Department of Information Technology
Gauhati University, Assam, India

Title of the Invited Talk: Knowledge Graph-based Question-answering System and the Assamese Language

Abstract: A question-answering system (QAS) processes natural language questions (NLQ) to provide answers by extracting information from various sources; wherein a question is a sentence, phrase, or word intended to elicit information, clarification, or an answer. In NLP (Natural Language Processing), an answer refers to the response generated or retrieved by a system in reaction to a question, query, or prompt. The characteristics of the answer depend on the specific application and the type of input, and it plays a crucial role in tasks such as Question Answering (QA), chatbots, and information retrieval systems. Based on the information source from which the answer is derived, QAS can be categorized into text-based and knowledge-based systems. Traditional QAS primarily focuses on document retrieval rather than pinpointing exact answers.
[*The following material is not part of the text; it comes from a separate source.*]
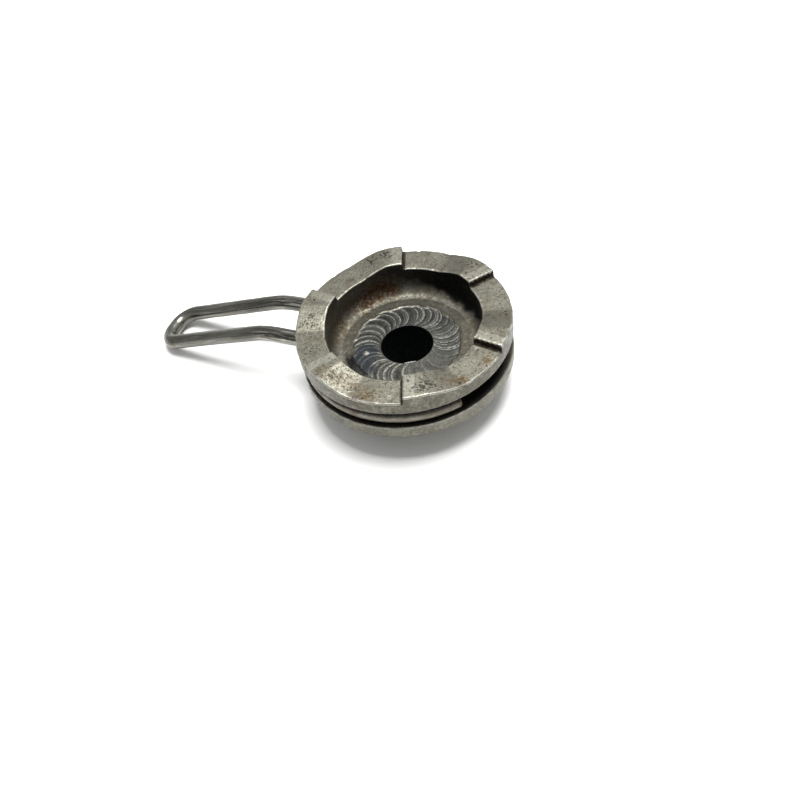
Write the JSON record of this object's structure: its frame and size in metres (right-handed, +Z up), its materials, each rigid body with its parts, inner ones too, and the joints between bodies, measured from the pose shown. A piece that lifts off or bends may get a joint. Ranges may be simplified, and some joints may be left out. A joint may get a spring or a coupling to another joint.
{
  "type": "ratchet dog with drag clip",
  "caption": "Cupped steel ratchet dog with one-way face ramps, a central bore, a flange and a groove, and a bent wire drag clip that rides in the groove.",
  "frame": {"origin": "on the bore's axis, in the plane of the hub's foot", "axes": "+Z up along the bore, from the hub's foot towards the ramp teeth; the clip's tail lies along -X"},
  "size_m": [0.0955, 0.05, 0.0214],
  "materials": {
    "dog_steel": "worn bare steel with oil stains and light rust",
    "clip_wire": "oiled dark spring wire, drawn lengthways"
  },
  "bodies": {
    "dog": {"ratchet_body": "dog_steel"},
    "clip": {"friction_clip": "clip_wire"}
  },
  "joints": [
    {"name": "clip_slip", "type": "hinge", "parent": "dog", "child": "clip", "pos_m": [0, 0, 0.0136], "axis": [0, 0, 1], "continuous": true}
  ]
}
Nowadays, research on QAS utilizing KGs (Knowledge Graphs) has expanded significantly. A KG is a structured representation of information that connects entities (e.g., people, places, things, concepts) and their relationships in a graph-like structure. Mathematically KG can be defined as G = {E,R, F}, where E, R, and F represent entities, relations, and facts. Facts are expressed as a triplet (head entity/subject, relation, tail entity/object) i.e. (h, r, t); where h, t ∈E, and r ∈R. It uses the structured and semantic relationships in the knowledge graph to retrieve accurate and contextually relevant answers to natural language questions. In the outlook of Indic Language, KGQA for Indic languages is a research area that aims to utilize KGs to respond to queries formulated in languages from the Indian subcontinent, and although the fundamental principles of KGQA remain consistent with those in English, there are distinct challenges and techniques specifically designed for Indic languages, owing to their unique linguistic characteristics and available resources. Assamese is a scheduled Indian language, spoken by the native inhabitants of the state of Assam, India.
The language is known for its highly inflected forms and the utilization of pronouns and noun plural markers in both honorific and non-honorific constructions. As the Assamese language is a resource-poor language in digital form, the initial step toward developing knowledge graph question answering (KGQA) systems for language like Assamese is to construct a KG in a particular domain (e.g. Tourism). This process can be categorized into three NLP subtasks: Preprocessing, Named Entity Recognition (NER), and Relation Extraction (RE). The next phase involves question processing, during which NER plays a vital role in identifying the entities mentioned in the question. The subsequent stages of the KGQA process will vary depending on the methodology employed. As such fine-tuning a transformer-based language model for the Assamese NER task is considered, followed by designing an RE framework to facilitate the creation of the KG for QAS in Assamese language.